REQUIRED WORK. From the line that has "metres (right-handed, +Z" down to the final line of the listing below, transcribe every line exactly, and only those.

==============================

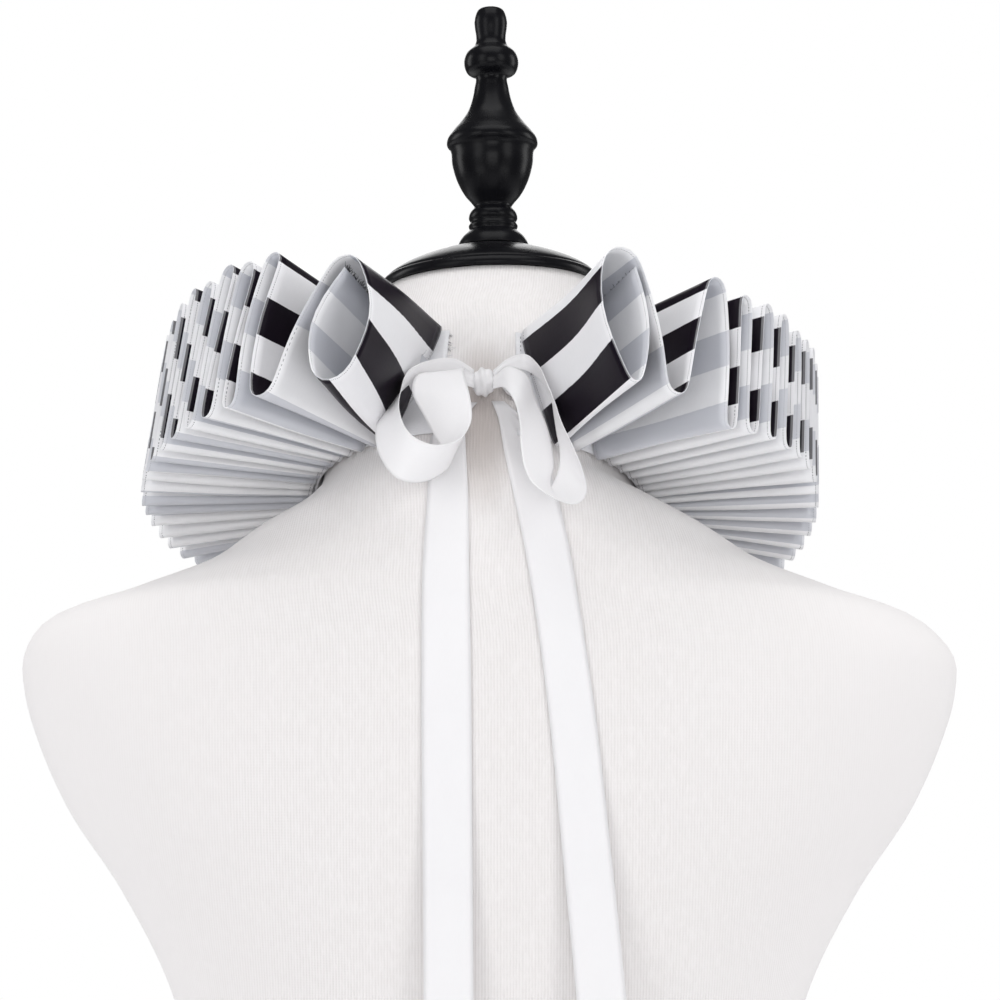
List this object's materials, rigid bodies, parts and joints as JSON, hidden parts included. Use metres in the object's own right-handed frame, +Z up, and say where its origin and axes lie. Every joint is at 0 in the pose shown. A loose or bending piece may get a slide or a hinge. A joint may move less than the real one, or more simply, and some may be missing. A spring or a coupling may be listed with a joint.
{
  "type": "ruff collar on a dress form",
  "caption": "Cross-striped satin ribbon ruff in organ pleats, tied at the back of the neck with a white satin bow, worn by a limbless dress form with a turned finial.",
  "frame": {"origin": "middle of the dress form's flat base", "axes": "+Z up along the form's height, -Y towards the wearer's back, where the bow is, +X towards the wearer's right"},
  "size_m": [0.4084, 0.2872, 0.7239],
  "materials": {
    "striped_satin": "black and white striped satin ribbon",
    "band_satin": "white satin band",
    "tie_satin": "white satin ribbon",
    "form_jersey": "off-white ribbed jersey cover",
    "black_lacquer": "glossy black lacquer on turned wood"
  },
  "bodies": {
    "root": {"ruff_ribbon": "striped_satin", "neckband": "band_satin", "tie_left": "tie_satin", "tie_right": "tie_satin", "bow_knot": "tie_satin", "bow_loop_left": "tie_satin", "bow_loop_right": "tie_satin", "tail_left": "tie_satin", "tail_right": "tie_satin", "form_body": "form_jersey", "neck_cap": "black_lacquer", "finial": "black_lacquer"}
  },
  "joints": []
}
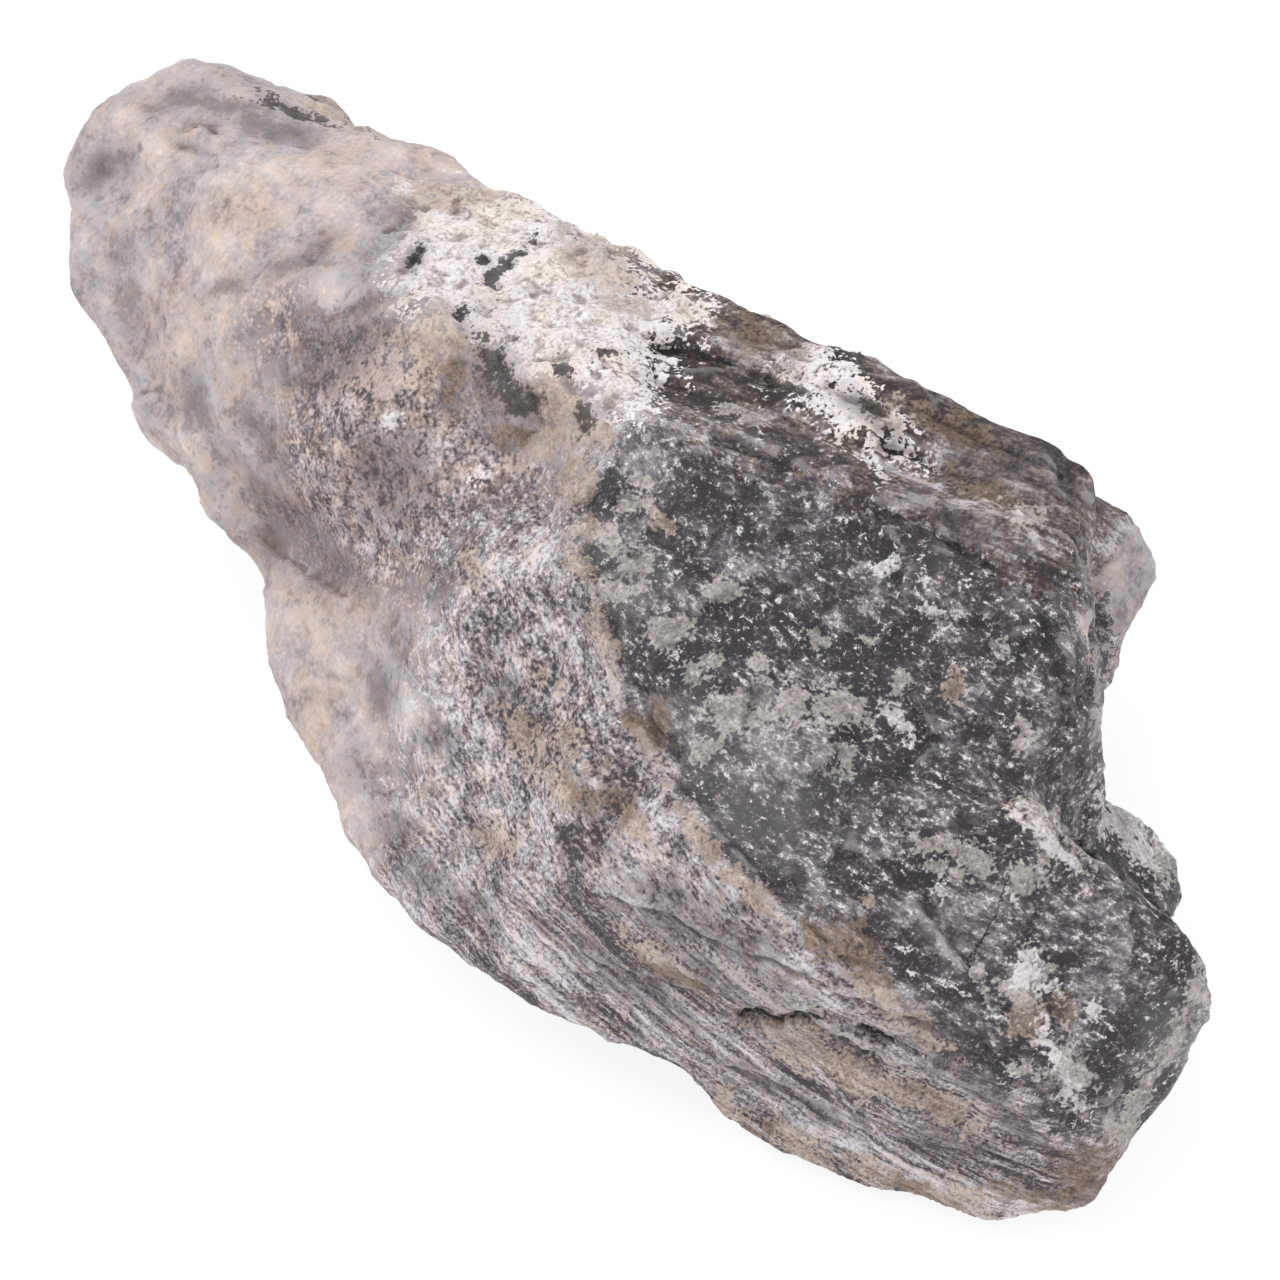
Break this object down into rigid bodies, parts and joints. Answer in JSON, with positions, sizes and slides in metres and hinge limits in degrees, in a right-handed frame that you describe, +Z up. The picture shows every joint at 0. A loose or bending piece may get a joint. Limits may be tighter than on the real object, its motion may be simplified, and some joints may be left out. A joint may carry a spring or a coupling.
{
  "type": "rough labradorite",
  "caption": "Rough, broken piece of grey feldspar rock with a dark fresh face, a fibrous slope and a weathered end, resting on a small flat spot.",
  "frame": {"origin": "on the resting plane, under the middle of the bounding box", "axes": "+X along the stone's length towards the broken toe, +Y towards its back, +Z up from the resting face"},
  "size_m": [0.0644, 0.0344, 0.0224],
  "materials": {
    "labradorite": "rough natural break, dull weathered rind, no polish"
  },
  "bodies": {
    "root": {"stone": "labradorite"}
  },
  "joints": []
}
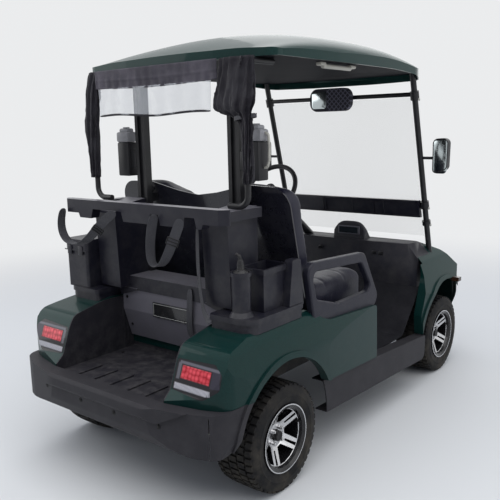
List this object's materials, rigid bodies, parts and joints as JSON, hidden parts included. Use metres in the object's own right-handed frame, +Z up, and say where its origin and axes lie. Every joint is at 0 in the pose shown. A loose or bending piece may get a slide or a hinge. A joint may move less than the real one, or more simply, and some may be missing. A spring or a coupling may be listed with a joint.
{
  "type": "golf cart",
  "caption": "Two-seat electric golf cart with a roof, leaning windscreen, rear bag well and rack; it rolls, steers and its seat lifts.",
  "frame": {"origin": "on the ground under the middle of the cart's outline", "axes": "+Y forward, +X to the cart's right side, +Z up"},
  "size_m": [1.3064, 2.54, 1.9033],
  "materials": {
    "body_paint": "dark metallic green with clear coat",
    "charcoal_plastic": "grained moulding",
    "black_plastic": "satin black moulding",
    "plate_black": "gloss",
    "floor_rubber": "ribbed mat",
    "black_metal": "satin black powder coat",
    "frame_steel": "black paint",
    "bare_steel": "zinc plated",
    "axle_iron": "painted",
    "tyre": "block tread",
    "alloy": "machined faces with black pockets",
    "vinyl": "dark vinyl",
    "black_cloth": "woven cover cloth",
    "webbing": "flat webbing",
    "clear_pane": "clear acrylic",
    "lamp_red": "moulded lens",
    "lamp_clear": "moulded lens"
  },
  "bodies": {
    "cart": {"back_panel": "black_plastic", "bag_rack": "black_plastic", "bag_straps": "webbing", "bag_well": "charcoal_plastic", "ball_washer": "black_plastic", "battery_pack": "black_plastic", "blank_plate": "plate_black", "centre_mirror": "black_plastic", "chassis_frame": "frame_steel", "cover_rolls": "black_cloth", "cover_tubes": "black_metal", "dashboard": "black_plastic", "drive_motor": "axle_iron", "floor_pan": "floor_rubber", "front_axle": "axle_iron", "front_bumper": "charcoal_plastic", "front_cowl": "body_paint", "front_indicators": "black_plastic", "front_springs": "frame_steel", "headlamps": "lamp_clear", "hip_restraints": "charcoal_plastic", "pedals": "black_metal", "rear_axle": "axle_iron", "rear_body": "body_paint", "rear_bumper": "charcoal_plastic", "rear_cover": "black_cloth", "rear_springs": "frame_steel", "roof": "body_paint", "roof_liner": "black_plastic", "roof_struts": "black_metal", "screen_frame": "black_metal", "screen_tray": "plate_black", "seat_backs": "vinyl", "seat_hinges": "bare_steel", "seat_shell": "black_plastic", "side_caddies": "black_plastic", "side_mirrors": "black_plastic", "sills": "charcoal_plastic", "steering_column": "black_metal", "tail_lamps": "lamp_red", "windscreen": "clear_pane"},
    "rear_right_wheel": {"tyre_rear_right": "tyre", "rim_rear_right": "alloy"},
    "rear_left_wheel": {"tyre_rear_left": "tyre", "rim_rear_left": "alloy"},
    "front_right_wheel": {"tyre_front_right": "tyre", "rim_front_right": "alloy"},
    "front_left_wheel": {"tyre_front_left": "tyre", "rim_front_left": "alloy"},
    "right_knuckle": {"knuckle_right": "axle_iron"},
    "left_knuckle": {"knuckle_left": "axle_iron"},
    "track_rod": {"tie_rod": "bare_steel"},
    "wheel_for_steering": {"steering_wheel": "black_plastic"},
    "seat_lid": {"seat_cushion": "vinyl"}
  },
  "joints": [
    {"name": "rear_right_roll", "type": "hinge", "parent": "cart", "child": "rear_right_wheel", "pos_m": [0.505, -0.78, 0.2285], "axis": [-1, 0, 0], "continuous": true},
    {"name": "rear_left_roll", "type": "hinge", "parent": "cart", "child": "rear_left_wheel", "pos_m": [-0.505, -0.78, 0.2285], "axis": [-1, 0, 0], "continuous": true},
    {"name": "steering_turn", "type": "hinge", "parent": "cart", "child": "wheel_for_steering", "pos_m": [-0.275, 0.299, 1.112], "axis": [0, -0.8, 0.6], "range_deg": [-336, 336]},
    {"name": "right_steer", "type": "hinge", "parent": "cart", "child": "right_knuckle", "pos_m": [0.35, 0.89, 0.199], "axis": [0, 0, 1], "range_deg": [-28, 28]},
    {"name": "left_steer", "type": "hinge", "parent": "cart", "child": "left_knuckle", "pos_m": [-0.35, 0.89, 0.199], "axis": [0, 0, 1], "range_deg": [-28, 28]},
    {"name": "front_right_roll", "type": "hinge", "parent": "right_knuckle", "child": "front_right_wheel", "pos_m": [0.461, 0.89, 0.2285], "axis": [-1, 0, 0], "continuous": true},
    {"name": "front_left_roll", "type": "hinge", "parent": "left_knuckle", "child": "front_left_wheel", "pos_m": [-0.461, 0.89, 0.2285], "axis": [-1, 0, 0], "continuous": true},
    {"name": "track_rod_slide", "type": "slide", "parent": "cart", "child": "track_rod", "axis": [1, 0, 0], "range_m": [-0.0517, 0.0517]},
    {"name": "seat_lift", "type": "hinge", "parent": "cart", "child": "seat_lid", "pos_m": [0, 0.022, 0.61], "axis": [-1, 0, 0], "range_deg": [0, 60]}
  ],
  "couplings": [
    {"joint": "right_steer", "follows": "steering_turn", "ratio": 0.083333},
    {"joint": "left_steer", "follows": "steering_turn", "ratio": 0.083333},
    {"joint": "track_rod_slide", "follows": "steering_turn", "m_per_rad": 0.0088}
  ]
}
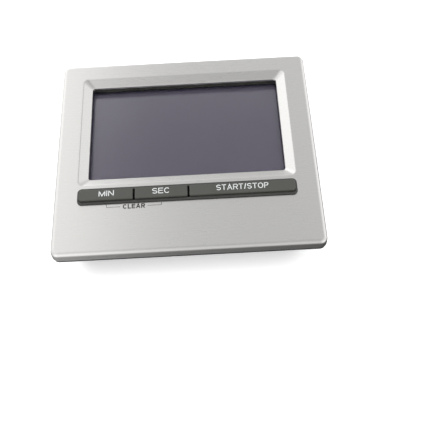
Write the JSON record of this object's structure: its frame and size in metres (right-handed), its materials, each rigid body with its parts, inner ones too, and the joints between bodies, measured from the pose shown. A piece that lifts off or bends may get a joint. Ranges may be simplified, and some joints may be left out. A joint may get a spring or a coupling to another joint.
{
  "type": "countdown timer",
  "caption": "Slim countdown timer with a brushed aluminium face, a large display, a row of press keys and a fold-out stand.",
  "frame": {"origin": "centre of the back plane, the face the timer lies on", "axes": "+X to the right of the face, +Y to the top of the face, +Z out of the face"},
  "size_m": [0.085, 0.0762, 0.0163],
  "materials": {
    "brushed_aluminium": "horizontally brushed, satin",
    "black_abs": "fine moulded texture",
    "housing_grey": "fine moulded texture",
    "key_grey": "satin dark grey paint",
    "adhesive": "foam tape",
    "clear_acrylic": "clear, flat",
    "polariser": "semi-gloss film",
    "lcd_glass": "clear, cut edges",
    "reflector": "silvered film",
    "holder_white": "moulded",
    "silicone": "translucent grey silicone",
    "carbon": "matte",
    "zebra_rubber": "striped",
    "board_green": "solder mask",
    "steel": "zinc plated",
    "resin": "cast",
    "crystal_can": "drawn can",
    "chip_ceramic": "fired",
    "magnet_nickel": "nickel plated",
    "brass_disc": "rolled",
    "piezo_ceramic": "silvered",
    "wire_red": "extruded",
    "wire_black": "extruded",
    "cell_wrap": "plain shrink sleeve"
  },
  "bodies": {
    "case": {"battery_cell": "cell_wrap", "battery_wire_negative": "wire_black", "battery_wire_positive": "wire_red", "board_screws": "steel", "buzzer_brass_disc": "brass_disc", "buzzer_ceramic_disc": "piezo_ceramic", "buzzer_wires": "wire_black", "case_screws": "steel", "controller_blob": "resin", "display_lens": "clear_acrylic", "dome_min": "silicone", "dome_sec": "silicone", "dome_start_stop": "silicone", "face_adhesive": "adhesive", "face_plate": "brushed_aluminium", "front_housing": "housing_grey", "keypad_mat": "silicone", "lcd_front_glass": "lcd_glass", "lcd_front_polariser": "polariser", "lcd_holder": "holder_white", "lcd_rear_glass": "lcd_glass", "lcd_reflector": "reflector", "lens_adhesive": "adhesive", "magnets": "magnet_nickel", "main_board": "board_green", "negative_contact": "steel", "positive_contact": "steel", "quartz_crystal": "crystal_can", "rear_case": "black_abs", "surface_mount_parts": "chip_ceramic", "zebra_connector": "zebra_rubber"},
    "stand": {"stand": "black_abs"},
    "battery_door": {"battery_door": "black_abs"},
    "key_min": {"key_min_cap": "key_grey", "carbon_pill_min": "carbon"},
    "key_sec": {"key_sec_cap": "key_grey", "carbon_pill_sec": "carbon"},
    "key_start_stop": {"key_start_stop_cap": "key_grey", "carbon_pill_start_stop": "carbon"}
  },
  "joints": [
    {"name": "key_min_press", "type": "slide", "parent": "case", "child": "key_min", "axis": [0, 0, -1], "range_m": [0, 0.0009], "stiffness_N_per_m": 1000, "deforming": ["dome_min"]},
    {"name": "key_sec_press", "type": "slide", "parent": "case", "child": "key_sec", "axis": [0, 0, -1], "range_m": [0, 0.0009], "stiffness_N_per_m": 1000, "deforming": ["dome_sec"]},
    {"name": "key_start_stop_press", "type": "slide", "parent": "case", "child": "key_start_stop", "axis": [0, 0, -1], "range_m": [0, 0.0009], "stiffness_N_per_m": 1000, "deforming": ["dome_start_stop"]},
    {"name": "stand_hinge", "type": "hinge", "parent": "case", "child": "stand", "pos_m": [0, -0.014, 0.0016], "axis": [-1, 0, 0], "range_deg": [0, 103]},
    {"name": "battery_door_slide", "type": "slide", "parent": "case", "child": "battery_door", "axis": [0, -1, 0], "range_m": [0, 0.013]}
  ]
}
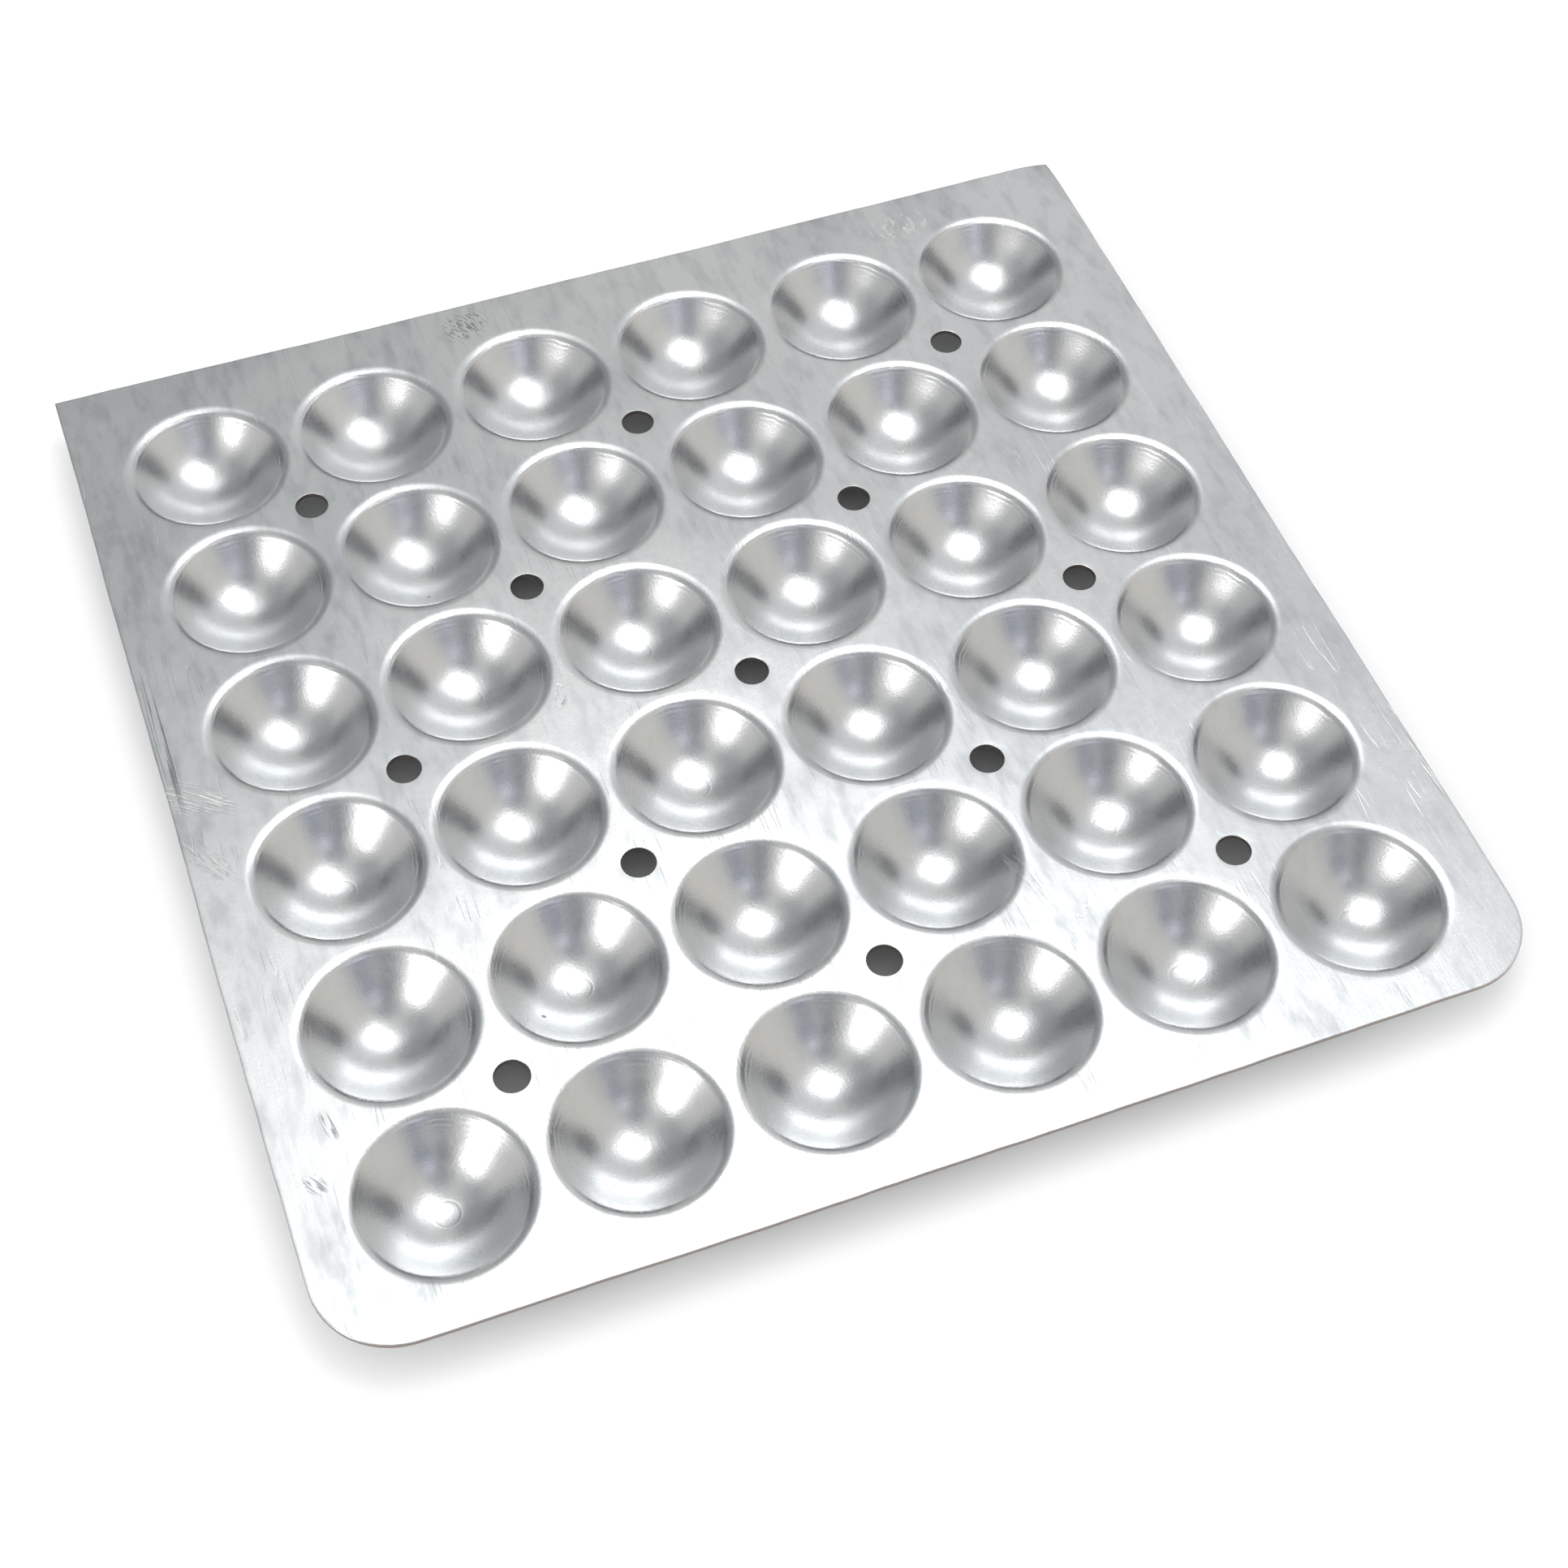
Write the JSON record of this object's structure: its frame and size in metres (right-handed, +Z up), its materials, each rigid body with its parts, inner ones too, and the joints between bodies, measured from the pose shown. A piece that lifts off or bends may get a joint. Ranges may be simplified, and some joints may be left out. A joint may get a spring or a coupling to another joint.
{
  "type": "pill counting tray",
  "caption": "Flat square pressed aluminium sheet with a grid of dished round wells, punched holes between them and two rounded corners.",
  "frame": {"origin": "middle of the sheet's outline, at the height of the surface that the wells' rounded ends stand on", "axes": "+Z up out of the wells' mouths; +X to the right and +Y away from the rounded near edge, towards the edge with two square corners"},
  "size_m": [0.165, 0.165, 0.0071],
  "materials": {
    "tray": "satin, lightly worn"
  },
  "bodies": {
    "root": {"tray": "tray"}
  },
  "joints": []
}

==============================

EXERCISE SOLUTION.
Write the JSON record of this object's structure: its frame and size in metres (right-handed, +Z up), its materials, each rigid body with its parts, inner ones too, and the joints between bodies, measured from the pose shown. A piece that lifts off or bends may get a joint. Ranges may be simplified, and some joints may be left out. A joint may get a spring or a coupling to another joint.
{
  "type": "pill counting tray",
  "caption": "Flat square pressed aluminium sheet with a grid of dished round wells, punched holes between them and two rounded corners.",
  "frame": {"origin": "middle of the sheet's outline, at the height of the surface that the wells' rounded ends stand on", "axes": "+Z up out of the wells' mouths; +X to the right and +Y away from the rounded near edge, towards the edge with two square corners"},
  "size_m": [0.165, 0.165, 0.0071],
  "materials": {
    "tray": "satin, lightly worn"
  },
  "bodies": {
    "root": {"tray": "tray"}
  },
  "joints": []
}